See how this works? Sensitivity to the alleged victim of a violent crime is commendable. But to take that sensitivity to the point where her viewpoint is exclusively privileged simply because of her claimed status as a crime victim is dangerous, because it sets the stage for potential injustice. If Jackie’s story was fabricated, then an unspeakable injustice has been done to the Phi Psi fraternity, the Greek system at the University of Virginia, and to the University of Virginia itself. How will they get their reputations back?

I’m not letting myself off the hook here. As I said yesterday, I believed the Rolling Stone story when I first read it, and consciously pushed aside doubts I had about the reporting — specifically the obvious fact that Jackie is the only source for what supposedly happened that night, and the fact that the reporter didn’t have as much as a “No comment” from any of the alleged rapists. Why? Partly, I think, because of a lingering bias against fraternities, the legacy of my long-ago college days. Mostly, though, because my years of writing about the Catholic sex abuse scandal has powerfully biased me towards believing victims who accuse powerful institutions of covering up sexual violence to protect the image of the institution.

This is wrong. It is one thing to have observed that institutions tend to behave a certain way. It is another to believe without sufficient evidence that an institution and the people within in behaved that way, because hey, that’s what people like that do. If you think you are above doing this, you are lying to yourself. As embarrassed as I am to be confronted with evidence that I chose to ignore red flags in this story because it fit a narrative that made sense to me, I am glad of it, because it reminds me how fallible human judgment is.

The writer Caitlin Flanagan, who wrote a hard-hitting Atlantic story about fraternities and rape, told Slate that if Jackie’s story turns out to be false, “it is going to cause so much trouble in the area of reforming fraternity sexual assault, I can’t even tell you.” Similarly, the more campaigners hold on to Michael Brown and Ferguson as a symbol of police brutality and racism, the less willing many others are going to be to take a real problem seriously.

It is all too easy to forget that real people stand to be really hurt by false accusations, especially when a system set up to adjudicate them is biased towards one side or the other. As minorities and the poor know all too well, the deck has historically been stacked against them in court. I know of at least two specific cases from where I live, in the Deep South, from back in the 1930s and 1940s, in which black men were killed by powerful white men, who never had to answer for it in court. In one case, a mob called by the sheriff lynched a black man for raping a white woman. It emerged afterward that the two had been lovers, but had been caught, and the woman accused the man of rape to save her own skin. Of course the sheriff believed her. They knew that a white woman would never willingly have sex with a black man. There was no need for a trial (and if there had been a trial, rape was not a capital offense); the sheriff got a mob together and they strung the black man up. Days later, the woman’s conscience broke, and she confessed that they had been lovers.

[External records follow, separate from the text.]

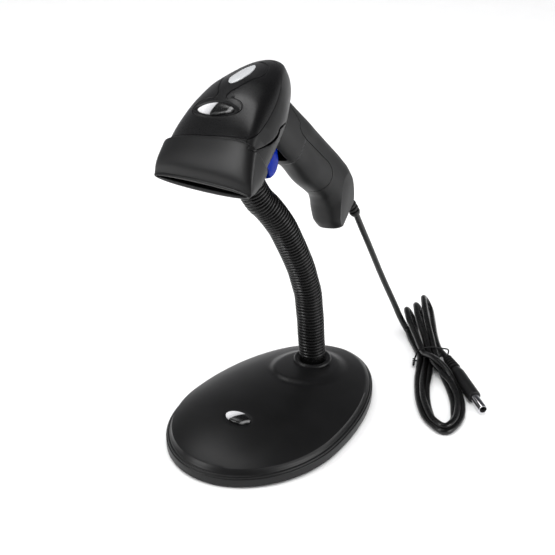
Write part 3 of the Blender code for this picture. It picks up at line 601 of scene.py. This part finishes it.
def softbox(name, place, target, size, power, shines):
    data = bpy.data.lights.new(name, "AREA")
    data.shape = "RECTANGLE"
    data.size, data.size_y = size
    data.energy = power
    light = bpy.data.objects.new(name, data)
    light.location = place
    bpy.context.scene.collection.objects.link(light)
    aim_at(light, target)
    light.visible_glossy = shines


def make_lights():
    world = bpy.data.worlds.new("studio")
    bpy.context.scene.world = world
    world.use_nodes = True
    nodes, links = world.node_tree.nodes, world.node_tree.links
    coords = nodes.new("ShaderNodeTexCoord")
    split = nodes.new("ShaderNodeSeparateXYZ")
    links.new(coords.outputs["Generated"], split.inputs["Vector"])
    links.new(ramp_node(nodes, links, split.outputs["Z"], SKY), nodes["Background"].inputs["Color"])
    for box in SOFTBOXES:
        softbox(*box)
    bpy.context.scene.view_settings.view_transform = "Standard"


# ---------------------------------------------------------------- cord, hank and plug
def hank_point(along, left, height):
    run = (HANK_BOTTOM - HANK_TOP).normalized()
    side = Vector((run.y, -run.x, 0.0))
    return (HANK_TOP + run * along + side * left + Vector((0, 0, height))) * MM


def cord_piece(name, points, body_pair, nodes):
    obj = skin(name, tube_rings(points, CORD_RADIUS * MM, 16))
    rides = body_pair[0] == body_pair[1]
    dress(obj, JACKET, body_pair[0] if rides else None, nodes, 60)
    if not rides:
        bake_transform(obj)
    return obj


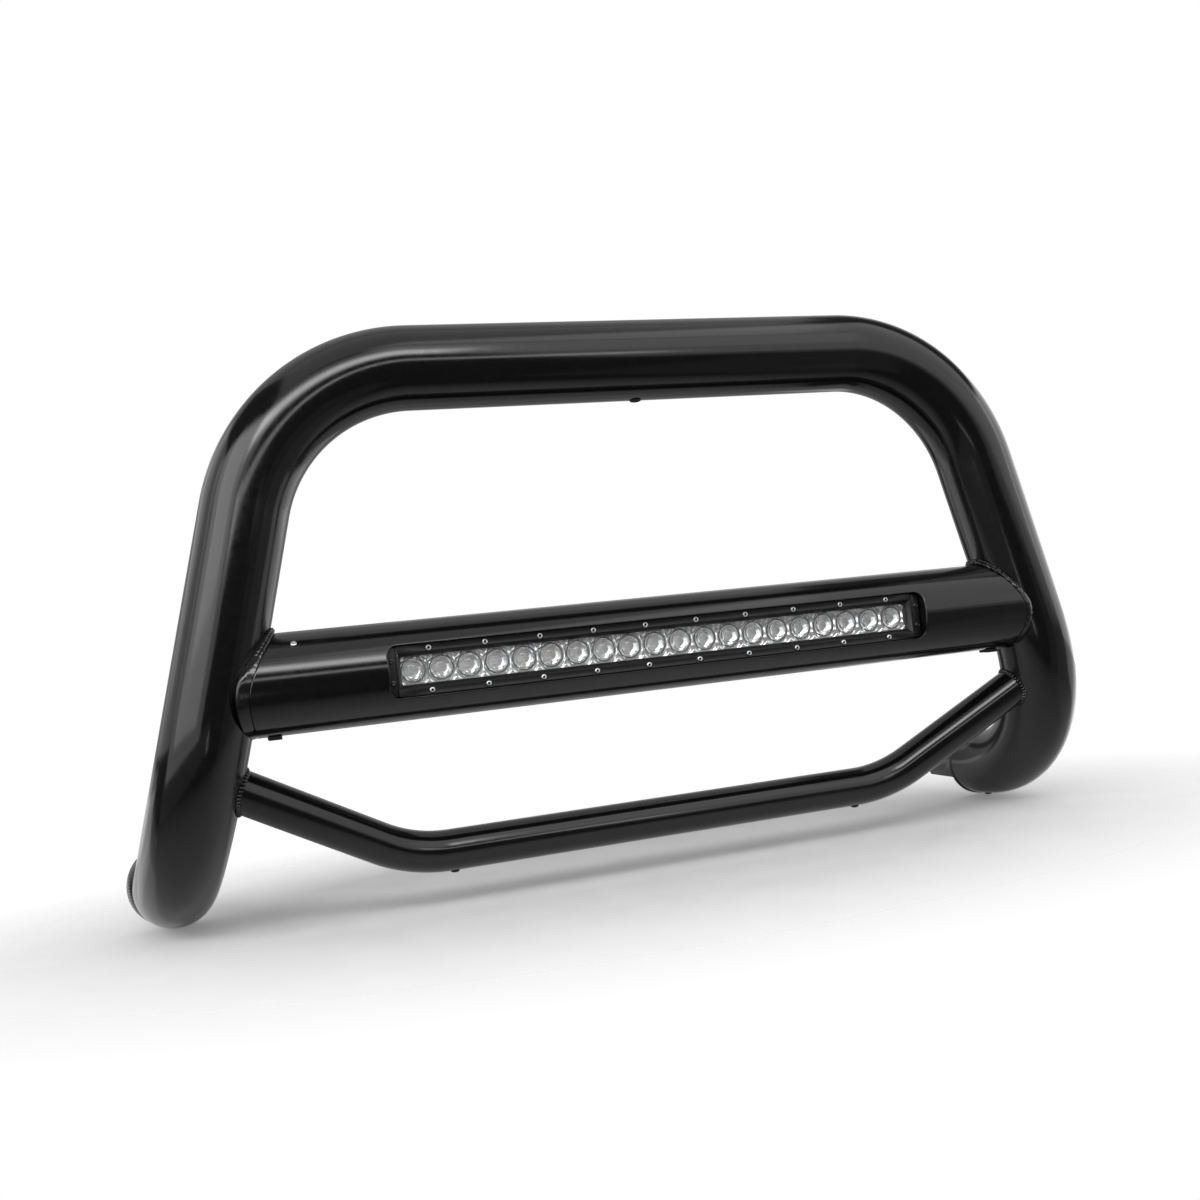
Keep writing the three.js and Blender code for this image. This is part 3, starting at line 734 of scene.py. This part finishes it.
# ---------- ends of the arms ----------
def plate_weld(side, word):
    """The fillet weld round an arm in front of its end plate, larger where the plate overhangs more,
    and twice as long on the arm as on the plate."""
    count, across, waves = 540, 10, 90
    outward, rim_left, least, root, sunk = side * END_PLATE_OUTWARD, 0.4, 1.2, 1.2, 1.0
    points = []
    for i in range(count):
        a = 2 * math.pi * i / count
        radial = np.array([math.cos(a), 0.0, math.sin(a)])
        reach = math.sqrt(END_PLATE_R ** 2 - (outward * math.sin(a)) ** 2)
        leg = max(outward * math.cos(a) + reach - HOOP_R - rim_left, least)
        ripple = abs(math.sin(math.pi * i * waves / count)) ** 0.7
        foot = np.array([side * ARM_END[0], ARM_END[1] + GAP, ARM_END[2]]) + radial * HOOP_R
        face = unit(radial * 2 - BACK)
        points.append(foot - radial * sunk + BACK * root)
        points.append(foot - radial * sunk - BACK * (2 * leg))
        for j in range(across + 1):
            f = j / across
            bulge = math.sin(math.pi * f) * (0.10 * leg + 0.22 * ripple)
            points.append(foot + radial * (leg * f) - BACK * (2 * leg * (1 - f)) + face * bulge)
        points.append(foot + radial * leg + BACK * root)
    wide = across + 4
    obj = raw_object(f"arm_weld_{word}", np.array(points), grid_faces(count, wide, wrap_rows=True))
    piece(obj, "guard", "black_powder_coat", WELD, sharp=70)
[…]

Nobody ever answered in court for the extrajudicial murder of that black man. It would have been unthinkable back then. Black lives didn’t matter.

Now, think about what the UVA student Brian Head said to Slate:

Head and others believe that questioning a [rape] victim is a form of betrayal, because it will make her feel judged and all the more reluctant to ever speak about what happened.

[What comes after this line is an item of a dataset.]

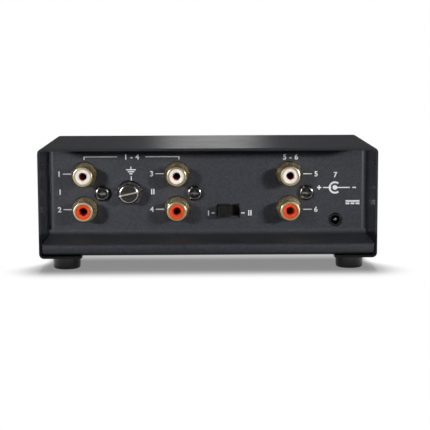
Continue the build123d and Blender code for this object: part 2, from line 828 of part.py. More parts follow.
# ------------------------------------------------------------------- power lamp
lamp_flange_y = front_panel_outer_y - lamp_length
lamp_holder_rear_y = lamp_flange_y - lamp_holder_depth
lamp_lead_y = lamp_holder_rear_y - lamp_lead_bend - 2 * lamp_lead_radius
lamp_lead_places = (lamp_x - lamp_lead_pitch / 2, lamp_x + lamp_lead_pitch / 2)

with BuildPart() as power_lamp:
    with BuildSketch(facing_front(lamp_x, lamp_flange_y, lamp_z)):
        Circle(lamp_radius)
    extrude(amount=lamp_length)
    fillet(power_lamp.faces().sort_by(Axis.Y)[-1].edges(), 0.95 * lamp_radius)
    with BuildSketch(facing_front(lamp_x, lamp_flange_y, lamp_z)):
        Circle(lamp_flange_radius)
    extrude(amount=lamp_flange_thickness)
    for lead_x in lamp_lead_places:
        with BuildLine():
            FilletPolyline(
                (lead_x, lamp_flange_y, lamp_z),
                (lead_x, lamp_lead_y, lamp_z),
                (lead_x, lamp_lead_y, board_z),
                radius=lamp_lead_bend,
            )
        with BuildSketch(facing_connectors(lead_x, lamp_flange_y, lamp_z)):
            Circle(lamp_lead_radius)
        sweep()

with BuildPart() as lamp_holder:
    lamp_holder_height = lamp_above_board + lamp_holder_above_axis
    with BuildSketch(facing_front(lamp_x, lamp_holder_rear_y, board_z + lamp_holder_height / 2)):
        Rectangle(lamp_holder_width, lamp_holder_height)
    extrude(amount=lamp_holder_depth)
    with BuildSketch(facing_front(0, lamp_holder_rear_y, lamp_z)):
        with Locations(*[(-lead_x, 0) for lead_x in lamp_lead_places]):
            Circle(lamp_lead_radius + lamp_hole_clearance)
    extrude(amount=lamp_holder_depth, mode=Mode.SUBTRACT)

# --------------------------------------------------- parts on the circuit board
# Each amplifier stage has its amplifier between two film capacitors, and a pair
# of small electrolytic capacitors in front of it.
stage_y = jack_block_rear_y + stage_from_jacks
stage_places = GridLocations(stage_pitch, 0, stage_count, 1)

with BuildPart() as amplifiers:
    with BuildSketch(Plane(origin=(stage_middle, stage_y, board_z + amplifier_standoff))):
        with stage_places:
            Rectangle(amplifier_length, amplifier_width)
    extrude(amount=amplifier_height)
    amplifier_lead_top = amplifier_standoff + amplifier_height / 2
    with BuildSketch(Plane(origin=(stage_middle, stage_y, board_z))):
        with stage_places:
            with GridLocations(amplifier_lead_pitch, amplifier_width + amplifier_lead_thickness, 4, 2):
                Rectangle(amplifier_lead_width, amplifier_lead_thickness)
    extrude(amount=amplifier_lead_top)

with BuildPart() as film_capacitors:
    with BuildSketch(Plane(origin=(stage_middle, stage_y, board_z))):
        with stage_places:
            with GridLocations(2 * film_capacitor_offset, 0, 2, 1):
                Rectangle(film_capacitor_length, film_capacitor_width)
    extrude(amount=film_capacitor_height)
    chamfer(film_capacitors.faces().group_by(Axis.Z)[-1].edges(), film_capacitor_edge)


def can_capacitor(radius, height):
    """Electrolytic capacitor standing on z = 0, with a crimp groove near its foot."""
    with BuildPart() as can:
        Cylinder(radius, height, align=on_base)
        fillet(can.faces().sort_by(Axis.Z)[-1].edges(), capacitor_edge)
        with Locations((0, 0, capacitor_groove_from_foot)):
            Torus(radius, capacitor_groove_depth, mode=Mode.SUBTRACT)
    return can.part


stage_capacitor = can_capacitor(stage_capacitor_radius, stage_capacitor_height)
stage_capacitor_y = board_front_y - stage_capacitor_from_front
with BuildPart(Plane(origin=(stage_middle, stage_capacitor_y, board_z))) as stage_capacitors:
    with stage_places:
        with GridLocations(stage_capacitor_pitch, 0, 2, 1):
            add(stage_capacitor)

supply_capacitor = can_capacitor(supply_capacitor_radius, supply_capacitor_height)
with BuildPart(Plane(origin=(supply_capacitor_middle, stage_y, board_z))) as supply_capacitors:
    with GridLocations(supply_capacitor_pitch, 0, 2, 1):
        add(supply_capacitor)

with BuildPart() as resistor_shape:
    Cylinder(resistor_radius, resistor_length, rotation=(0, 90, 0))
    fillet(resistor_shape.edges(), resistor_radius / 4)
    with BuildLine():
        FilletPolyline(
            (-resistor_span / 2, 0, -resistor_radius),
            (-resistor_span / 2, 0, 0),
            (resistor_span / 2, 0, 0),
            (resistor_span / 2, 0, -resistor_radius),
            radius=resistor_lead_radius * 2,
        )
    with BuildSketch(Plane(origin=(-resistor_span / 2, 0, -resistor_radius))):
        Circle(resistor_lead_radius)
    sweep()

resistor_plane = Plane(
    origin=(
        stage_middle + stage_pitch / 2,
        board_front_y - resistor_from_front,
        board_z + resistor_radius,
    )
)
with BuildPart(resistor_plane) as resistors:
    with GridLocations(stage_pitch, resistor_pitch, stage_count, resistor_count):
        add(resistor_shape.part)

regulator_x = board_half_width - regulator_from_side
regulator_y = board_front_y - regulator_from_front
with BuildPart() as regulator:
    with BuildSketch(Plane(origin=(regulator_x, regulator_y, board_z + regulator_lead_length))):
        Circle(regulator_radius)
        with Locations((0, -regulator_radius - regulator_flat)):
            Rectangle(2 * regulator_radius, 2 * regulator_radius, mode=Mode.SUBTRACT)
    extrude(amount=regulator_height)
    with BuildSketch(Plane(origin=(regulator_x, regulator_y, board_z))):
        with GridLocations(regulator_lead_pitch, 0, 3, 1):
            Circle(regulator_lead_radius)
    extrude(amount=regulator_lead_length)

# ------------------------------------------------------------------------ files
os.makedirs("parts", exist_ok=True)
pieces = {
    "top_cover": top_cover,
    "chassis_tray": chassis_tray,
    "front_panel": front_panel,
    "front_panel_screws": front_panel_screws,
    "circuit_board": circuit_board,
    "board_standoffs": board_standoffs,
    "board_screws": board_screws,
    "foot_screws": foot_screws,
    "foot_nuts": foot_nuts,
    "jack_screws": jack_screws,
    "ground_bush": ground_bush,
    "ground_washer": ground_washer,
    "ground_screw": ground_screw,
    "ground_lug": ground_lug,
    "ground_nut": ground_nut,
    "ground_wire": ground_wire,
    "switch_frame": switch_frame,
    "switch_base": switch_base,
    "switch_slider": switch_slider,
    "switch_wipers": switch_wipers,
    "switch_terminals": switch_terminals,
    "power_inlet_body": power_inlet_body,
    "power_inlet_pin": power_inlet_pin,
    "power_inlet_spring": power_inlet_spring,
    "power_lamp": power_lamp,
    "lamp_holder": lamp_holder,
    "amplifiers": amplifiers,
    "film_capacitors": film_capacitors,
    "stage_capacitors": stage_capacitors,
    "supply_capacitors": supply_capacitors,
    "resistors": resistors,
    "regulator": regulator,
}
for name, builder in (pieces | feet | jack_pairs).items():
    save(builder, name)
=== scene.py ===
import json
import math

import bmesh
import bpy
from mathutils import Matrix, Vector


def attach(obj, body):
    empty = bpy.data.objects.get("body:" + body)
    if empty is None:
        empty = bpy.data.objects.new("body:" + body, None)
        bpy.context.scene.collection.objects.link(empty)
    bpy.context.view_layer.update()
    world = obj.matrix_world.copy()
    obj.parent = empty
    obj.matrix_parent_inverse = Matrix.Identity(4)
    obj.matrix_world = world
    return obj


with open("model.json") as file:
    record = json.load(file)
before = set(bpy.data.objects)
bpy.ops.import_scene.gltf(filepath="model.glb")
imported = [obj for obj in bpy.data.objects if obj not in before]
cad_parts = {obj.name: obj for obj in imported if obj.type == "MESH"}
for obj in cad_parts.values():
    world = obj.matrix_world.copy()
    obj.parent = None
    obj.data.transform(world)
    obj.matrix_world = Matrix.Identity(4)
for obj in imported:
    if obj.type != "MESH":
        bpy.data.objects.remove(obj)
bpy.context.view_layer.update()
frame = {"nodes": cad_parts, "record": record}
scene = bpy.context.scene
nodes = frame["nodes"]
MM = 0.001

# ------------------------------------------------------------------ camera
# Place, angles and lens were fitted to the corners of the case and to the jacks in the photo.
CAMERA_PLACE = (-2.737 * MM, -566.98 * MM, 92.144 * MM)
CAMERA_YAW = 0.0103
CAMERA_PITCH = 0.1306
CAMERA_ROLL = -0.0035
FOCAL_PIXELS = 1346.18
FRAME_PIXELS = 430
SENSOR_WIDTH = 36.0
CLIP_START = 0.01
CLIP_END = 50

camera_data = bpy.data.cameras.new("camera")
camera_data.sensor_width = SENSOR_WIDTH
camera_data.lens = SENSOR_WIDTH * FOCAL_PIXELS / FRAME_PIXELS
camera_data.clip_start = CLIP_START
camera_data.clip_end = CLIP_END
camera = bpy.data.objects.new("camera", camera_data)
scene.collection.objects.link(camera)
camera.matrix_world = (
    Matrix.Translation(CAMERA_PLACE)
    @ Matrix.Rotation(-CAMERA_YAW, 4, "Z")
    @ Matrix.Rotation(math.pi / 2 - CAMERA_PITCH, 4, "X")
    @ Matrix.Rotation(CAMERA_ROLL, 4, "Z")
)
scene.camera = camera

# -------------------------------------------------------------- colour view
scene.view_settings.view_transform = "Standard"


# --------------------------------------------------------------- materials
class Finish:
    """A procedural material around one Principled shader."""

    def __init__(self, name, color, roughness, metallic=0.0, **sockets):
        self.material = bpy.data.materials.new(name)
        self.material.use_nodes = True
        self.tree = self.material.node_tree
        self.shader = self.tree.nodes["Principled BSDF"]
        self.color = color
        self.roughness = roughness
        self.shader.inputs["Base Color"].default_value = (*color, 1)
        self.shader.inputs["Roughness"].default_value = roughness
        self.shader.inputs["Metallic"].default_value = metallic
        for socket, value in sockets.items():
            self.shader.inputs[socket.replace("_", " ")].default_value = value
        self.place = self.add("ShaderNodeTexCoord").outputs["Object"]

    def add(self, kind, **settings):
        node = self.tree.nodes.new(kind)
        for key, value in settings.items():
            setattr(node, key, value)
        return node

    def link(self, output, socket):
        self.tree.links.new(output, socket)

    def noise(self, size, detail, stretch=(1, 1, 1)):
        """Noise whose grains are about size millimetres, between 0 and 1."""
        mapping = self.add("ShaderNodeMapping")
        self.link(self.place, mapping.inputs["Vector"])
        mapping.inputs["Scale"].default_value = [s / (size * MM) for s in stretch]
        noise = self.add("ShaderNodeTexNoise")
        noise.inputs["Scale"].default_value = 1.0
        noise.inputs["Detail"].default_value = detail
        self.link(mapping.outputs["Vector"], noise.inputs["Vector"])
        return noise.outputs["Fac"]

    def span(self, value, low, high, start=0.3, end=0.7):
        """Maps value from start..end to low..high. Most of a noise lies within 0.3..0.7."""
        mapped = self.add("ShaderNodeMapRange")
        self.link(value, mapped.inputs["Value"])
        mapped.inputs["From Min"].default_value = start
        mapped.inputs["From Max"].default_value = end
        mapped.inputs["To Min"].default_value = low
        mapped.inputs["To Max"].default_value = high
        return mapped.outputs["Result"]

    def tint(self, value, amount):
        """Varies the colour by amount, lighter and darker, with value."""
        mix = self.add("ShaderNodeMix", data_type="RGBA")
        self.link(self.span(value, 0, 1), mix.inputs["Factor"])
        mix.inputs["A"].default_value = (*[c * (1 - amount) for c in self.color], 1)
        mix.inputs["B"].default_value = (*[min(1, c * (1 + amount)) for c in self.color], 1)
        self.link(mix.outputs["Result"], self.shader.inputs["Base Color"])

    def gloss(self, value, amount):
        """Varies the roughness by amount, up and down, with value."""
        varied = self.span(value, self.roughness - amount, self.roughness + amount)
        self.link(varied, self.shader.inputs["Roughness"])

    def relief(self, *layers, edge):
        """Bump layers of (value, height in millimetres) over edges softened by edge millimetres."""
        normal = None
        if edge:
            bevel = self.add("ShaderNodeBevel", samples=4)
            bevel.inputs["Radius"].default_value = edge * MM
            normal = bevel.outputs["Normal"]
        for value, height in layers:
            bump = self.add("ShaderNodeBump")
            bump.inputs["Strength"].default_value = 1.0
            bump.inputs["Distance"].default_value = height * MM
            self.link(value, bump.inputs["Height"])
            if normal:
                self.link(normal, bump.inputs["Normal"])
            normal = bump.outputs["Normal"]
        self.link(normal, self.shader.inputs["Normal"])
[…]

The sheriff and his mob didn’t question the supposed rape victim in that case. She was white, her alleged rapist was black. What more did you need to know? And look what happened.

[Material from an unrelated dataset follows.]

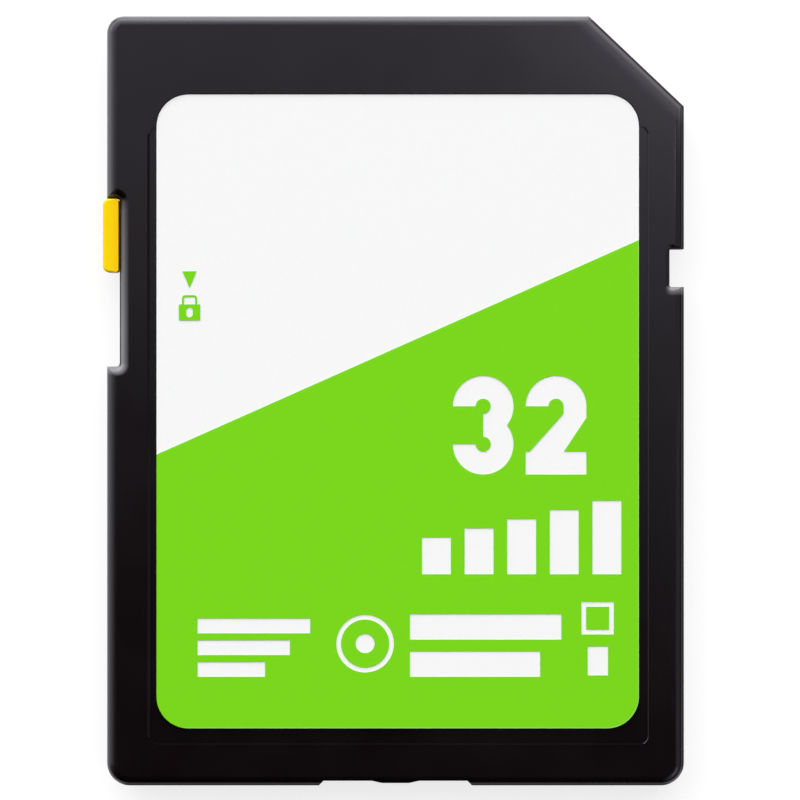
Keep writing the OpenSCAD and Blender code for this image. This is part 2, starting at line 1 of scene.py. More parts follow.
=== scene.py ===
import bmesh
import bpy
import math
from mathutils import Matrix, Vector


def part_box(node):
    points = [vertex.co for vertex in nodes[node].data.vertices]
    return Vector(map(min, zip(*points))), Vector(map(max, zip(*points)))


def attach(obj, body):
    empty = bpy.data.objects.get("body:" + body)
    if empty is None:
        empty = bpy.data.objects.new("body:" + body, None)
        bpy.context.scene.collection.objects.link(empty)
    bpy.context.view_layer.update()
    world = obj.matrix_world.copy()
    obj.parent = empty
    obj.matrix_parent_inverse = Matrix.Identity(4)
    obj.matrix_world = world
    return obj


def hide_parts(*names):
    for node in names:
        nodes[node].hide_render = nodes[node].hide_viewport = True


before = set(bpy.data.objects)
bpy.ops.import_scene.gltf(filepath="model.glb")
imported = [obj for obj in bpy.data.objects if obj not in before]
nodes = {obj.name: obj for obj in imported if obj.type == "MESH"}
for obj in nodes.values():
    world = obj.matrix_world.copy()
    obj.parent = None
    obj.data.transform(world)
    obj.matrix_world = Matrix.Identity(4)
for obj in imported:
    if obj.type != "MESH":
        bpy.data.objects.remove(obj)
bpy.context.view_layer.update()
millimetre = 0.001
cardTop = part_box("front_cover")[1]
print("frame loaded:", len(nodes), "nodes")


def startMaterial(name, roughness, metallic=0.0):
    # a Principled material, and the Object coordinates that its patterns follow
    material = bpy.data.materials.new(name)
    material.use_nodes = True
    tree = material.node_tree
    shader = tree.nodes["Principled BSDF"]
    shader.inputs["Roughness"].default_value = roughness
    shader.inputs["Metallic"].default_value = metallic
    place = tree.nodes.new("ShaderNodeTexCoord").outputs["Object"]
    return material, tree, shader, place


def addNoise(tree, place, size, detail=2.0, stretch=(1, 1, 1), roughness=0.5):
    # noise about size millimetres wide, drawn out along an axis by stretch
    mapping = tree.nodes.new("ShaderNodeMapping")
    mapping.inputs["Scale"].default_value = [1 / s for s in stretch]
    tree.links.new(place, mapping.inputs["Vector"])
    noise = tree.nodes.new("ShaderNodeTexNoise")
    noise.inputs["Scale"].default_value = 1 / (size * millimetre)
    noise.inputs["Detail"].default_value = detail
    noise.inputs["Roughness"].default_value = roughness
    tree.links.new(mapping.outputs["Vector"], noise.inputs["Vector"])
    return noise.outputs["Fac"]


def addRange(tree, value, low, high, outLow=0.0, outHigh=1.0):
    step = tree.nodes.new("ShaderNodeMapRange")
    for key, number in zip(("From Min", "From Max", "To Min", "To Max"), (low, high, outLow, outHigh)):
        step.inputs[key].default_value = number
    tree.links.new(value, step.inputs["Value"])
    return step.outputs["Result"]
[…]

Is this really the mentality we want to encourage?

It is impossible to guarantee justice in this life. None of us can fully overcome our biases; we are human beings, not machines. But we are required to work hard to do so, and to put in place procedures that keep us from going off the rails because of our own biases. Giving any person the privilege of being believed simply because of their race, gender, sexuality, social status, or any such thing that has nothing to do with their character, is to lay the groundwork for injustice.

One of the reasons I am a conservative is a deep distrust of the mob and its passions. There is something so sweetly intoxicating about losing yourself in the crowd, and being carried along with it, especially if you believe your cause is righteous. The crowd becomes a mob when it loses control of itself, and cannot be stopped until it has its release, sometimes through a scapegoat. Caiaphas helped incite the mob to scapegoat Jesus, saying, “You do not realize that it is better for you that one man die for the people than that the whole nation perish.”

This is what we are up against when the mob decides that the pursuit of truth in a case is secondary to vindicating what we might call the mythological truth. That is, it is better for one fraternity to die than that the cause of stopping sexual violence on campus perish. Or: it is better for one undergraduate woman to be raped than the reputation of the university and its fraternities perish. It is better for one Ferguson cop’s freedom to be sacrificed than that the cause of fighting police racism and brutality perish. Or: it is better for one black guy to die than public confidence in law enforcement fighting perish.

Civilization is only possible through the submission of the passions to reason. Civilization is not possible when the mob rules. Mobs aren’t just rioters on the street. They can be crusading journalists in a newsroom, or campus professors and activists. Any time you have a group of people who are willing to sacrifice others, and the truth, for the sake of vindicating a myth or cause dear to them, you have a mob.

Because all of us are capable of that, all of us are potential members of a mob. If you want to stop mob rule, confront it first in your own heart and mind.